For the material that follows, return exactly the lines from the one with "Continue the OpenSCAD" through the one with "finish in plastics])", both ends included.

====== Extracted information ======

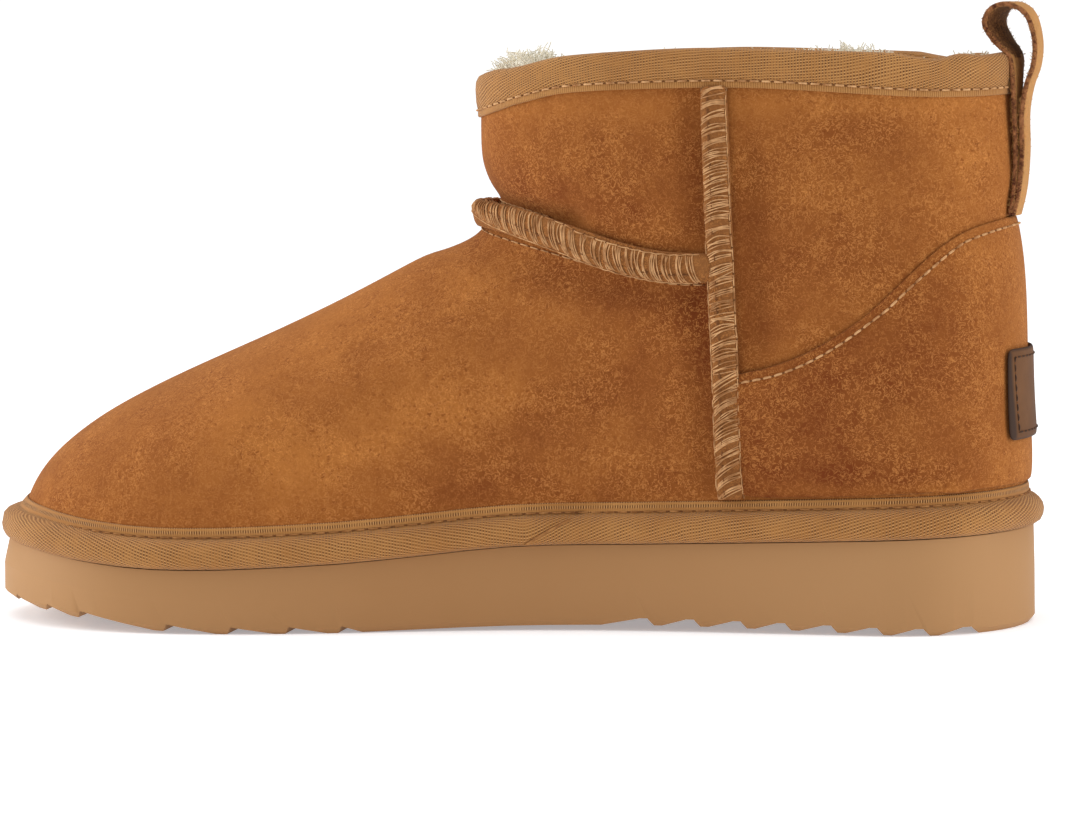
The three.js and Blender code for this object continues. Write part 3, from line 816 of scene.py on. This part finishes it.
# Section of the folded tape: out from the face of the upper, with the height over the tape's lower edge,
# then with the depth under its top for the fold, then back down to the lower edge
COLLAR_FRONT = [(0.1, 0.0), (0.6, 0.0), (0.85, 0.35), (0.85, 1.3), (0.7, 1.75), (0.95, 2.3), (1.25, 3.8)]
COLLAR_FOLD = [
    (1.4, 3.4), (1.25, 1.6), (0.7, 0.5), (-0.4, 0.0), (-1.9, 0.0), (-3.1, 0.6), (-3.7, 1.8), (-3.8, 4.0),
    (-3.7, 7.0), (-2.8, 7.4), (-1.2, 6.0),
]
COLLAR_CLOSE = [(-0.6, 1.0), (0.2, 0.0)]
COLLAR_HEIGHT = 9.8
COLLAR_COLUMNS = 480
COLLAR_FINE = 3
SELVEDGE_ROWS = 4
SELVEDGE_PITCH = 0.58 * MM
SELVEDGE_SHADE = -0.04
COLLAR_STITCH_OUT = 0.8 * MM
COLLAR_STITCH_RISE = 1.75 * MM
collar_top_at = smooth_table(COLLAR_TOP)
collar_low_at = smooth_table(COLLAR_LOW)
collar_slant_at = smooth_table(COLLAR_SLANT, 1)
collar_trail = around(
    upper_face, lambda x: collar_low_at(x) + 2.5 * MM, 40 * MM, 85 * MM, 0, 1, COLLAR_COLUMNS
)
collar_ribs = rib_sums(collar_trail, lambda place: math.radians(collar_slant_at(place.x)))


def collar_section(low, top):
    """The tape's section between two heights, in mm."""
    rows = [Vector((out, low + rise)) for out, rise in COLLAR_FRONT]
    rows += [Vector((out, top - drop)) for out, drop in COLLAR_FOLD]
    return rows + [Vector((out, low + rise)) for out, rise in COLLAR_CLOSE]


collar_rows = collar_section(0.0, COLLAR_HEIGHT)
collar_reach = [Vector((0.0, 0.0))]
for here, ahead in zip(collar_rows, collar_rows[1:]):
    collar_reach.append(collar_reach[-1] + Vector(((ahead - here).length, 0.0)))


def collar_place(along, over):
    place, out, ahead = collar_trail.at(along * collar_trail.length)
    level = level_out(out, ahead)
    spots = []
    for out, height in collar_section(collar_low_at(place.x) / MM, collar_top_at(place.x) / MM):
        spots.append(place + level * out * MM + Vector((0, 0, height * MM - place.z)))
    return section_at(spots, over)


def collar_rib(along, over, middle):
    far = along * collar_trail.length
    if middle * (len(collar_rows) - 1) < SELVEDGE_ROWS:
        return (far / SELVEDGE_PITCH, SELVEDGE_SHADE)
    return (collar_ribs(along) + section_at(collar_reach, over).x * MM / RIB_PITCH, far / KNOT_PITCH)


def collar_stitch_line():
    """The row of stitches just over the selvedge of the collar tape."""
    spots = []
    for index in range(COLLAR_COLUMNS):
        place, out, ahead = collar_trail.at(collar_trail.length * index / COLLAR_COLUMNS)
        level = level_out(out, ahead)
        height = collar_low_at(place.x) + COLLAR_STITCH_RISE
        spots.append((place + level * COLLAR_STITCH_OUT + Vector((0, 0, height - place.z)), level))
    return Trail(spots, True)


collar_skin = wrapped(COLLAR_COLUMNS, (len(collar_rows) - 1) * COLLAR_FINE, collar_place, collar_rib)
add_piece("collar_tape", collar_skin, twill, ["collar_binding"])
topstitch("collar_topstitch", collar_stitch_line(), 3.0 * MM, 0.64, 0.28 * MM, 0.3 * MM, 0.5 * MM)

# Bead: out from the face of the upper, and height over the sole's top, in mm. The first rows are its flat
# flange, which lies on the suede under a row of stitches.
BEAD_SECTION = [
    (-0.4, 5.0), (-0.2, 10.2), (0.15, 10.6), (0.4, 10.4), (0.6, 9.7), (0.7, 8.9), (0.65, 8.1), (1.3, 7.6),
    (2.5, 7.1), (3.6, 6.2), (4.4, 5.0), (4.7, 3.7), (4.5, 2.3), (3.9, 1.1), (2.8, 0.35), (1.2, 0.1),
    (-0.2, 0.3), (-0.4, 5.0),
]
BEAD_POINTS = 720
BEAD_FINE = 3
BEAD_FOOT = 4.0
BEAD_WAIST = 9.3
FLANGE_ROWS = 6
FLANGE_PITCH = 0.62 * MM
FLANGE_KNOTS = 2.2 * MM
# Slant of the ribs in degrees. They lean back the other way past the lapped joint at the inner waist.
BEAD_SLANT = {-135: -20, -100: -18, -40: -15, 9: -10, 14: 24, 30: 20, 62: 8, 90: 14, 135: 20}
# The bead is fuller round the toe, over the part of its section from low up
BEAD_TOE_FILL = 0.9
BEAD_TOE_FORWARD = 0.6
BEAD_TOE_START = -98
BEAD_TOE_SPAN = 26
TOE_FILL_LOW = 5.0
TOE_FILL_HEIGHT = 5.2
# The joint leans back as it climbs. The end on top makes a step that fades away, with a ridge along it.
LAP_PLACE = 9.2 * MM
LAP_LEAN = 1.86
LAP_STEP = 0.35 * MM
LAP_FADE = 7 * MM
LAP_RIDGE = 0.5 * MM
LAP_REACH = 0.9 * MM
LAP_LOW = 0.7 * MM
LAP_HIGH = 6.6 * MM
LAP_STEPS = 24
GROOVE_RISE = 8.15
GROOVE_OUT = 0.78 * MM
sole_surface = welded("sole")
sole_face = BVHTree.FromBMesh(sole_surface)
sole_surface.free()


def sole_top_at(x):
    x = min(max(x, -132.5 * MM), 132.5 * MM)
    return sole_face.ray_cast(Vector((x, 0.0, 0.1)), Vector((0, 0, -1)))[0].z


def bead_trail(rise):
    """The line round the upper at a height over the sole's top, in mm."""
    return around(upper_face, lambda x: sole_top_at(x) + rise * MM, -75 * MM, 95 * MM, 0, 1, BEAD_POINTS)


bead_foot = bead_trail(BEAD_FOOT)
bead_waist = bead_trail(BEAD_WAIST)
bead_slant_at = smooth_table(BEAD_SLANT, 1)
bead_sums = [0.0]
for here, ahead in zip(bead_foot.points, bead_foot.points[1:]):
    slant = math.radians(bead_slant_at(here.x))
    bead_sums.append(bead_sums[-1] + math.sin(slant) * (ahead - here).length / RIB_PITCH)


def bead_climb(rise):
    """How far a height over the sole's top is from the bead's foot to its waist."""
    return (rise - BEAD_FOOT) / (BEAD_WAIST - BEAD_FOOT)


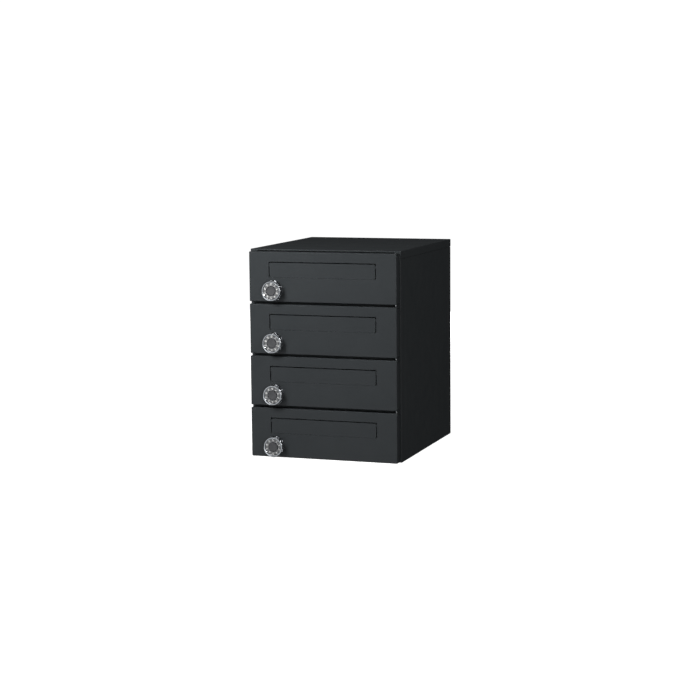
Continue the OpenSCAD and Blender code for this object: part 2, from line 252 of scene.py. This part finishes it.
grip_plastic = moulded("grip_plastic", (0.085, 0.086, 0.09), (0.105, 0.106, 0.11), 0.02, 0.45, 0.6)
ring_lacquer = moulded("ring_lacquer", (0.17, 0.172, 0.176), (0.22, 0.222, 0.226), 0.004, 0.35, 0.5)
# Black print for the ticks, and painted shade for the pocket under the grip disc.
tick_print_and_pocket_shade = moulded("tick_print_and_pocket_shade", (0.008, 0.008, 0.009), (0.016, 0.016, 0.017), 0.004, 0.5, 0.7)
number_white = moulded("number_white", (0.72, 0.72, 0.70), (0.82, 0.82, 0.80), 0.004, 0.4, 0.55)
buffer_rubber = moulded("buffer_rubber", (0.014, 0.014, 0.014), (0.024, 0.024, 0.024), 0.02, 0.6, 0.8)
plastics = (grip_plastic, ring_lacquer, tick_print_and_pocket_shade, number_white, buffer_rubber)
print("plastics:", [finish.name for finish in plastics])

# %% [markdown]
# ## Dressing the ready-made nodes
# Each node of the frame names the material slot that it belongs to. One table from slot to
# finish dresses all of them, so two nodes that are the same stuff can't end up different.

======

*Full output*
Continue the OpenSCAD and Blender code for this object: part 2, from line 252 of scene.py. This part finishes it.
grip_plastic = moulded("grip_plastic", (0.085, 0.086, 0.09), (0.105, 0.106, 0.11), 0.02, 0.45, 0.6)
ring_lacquer = moulded("ring_lacquer", (0.17, 0.172, 0.176), (0.22, 0.222, 0.226), 0.004, 0.35, 0.5)
# Black print for the ticks, and painted shade for the pocket under the grip disc.
tick_print_and_pocket_shade = moulded("tick_print_and_pocket_shade", (0.008, 0.008, 0.009), (0.016, 0.016, 0.017), 0.004, 0.5, 0.7)
number_white = moulded("number_white", (0.72, 0.72, 0.70), (0.82, 0.82, 0.80), 0.004, 0.4, 0.55)
buffer_rubber = moulded("buffer_rubber", (0.014, 0.014, 0.014), (0.024, 0.024, 0.024), 0.02, 0.6, 0.8)
plastics = (grip_plastic, ring_lacquer, tick_print_and_pocket_shade, number_white, buffer_rubber)
print("plastics:", [finish.name for finish in plastics])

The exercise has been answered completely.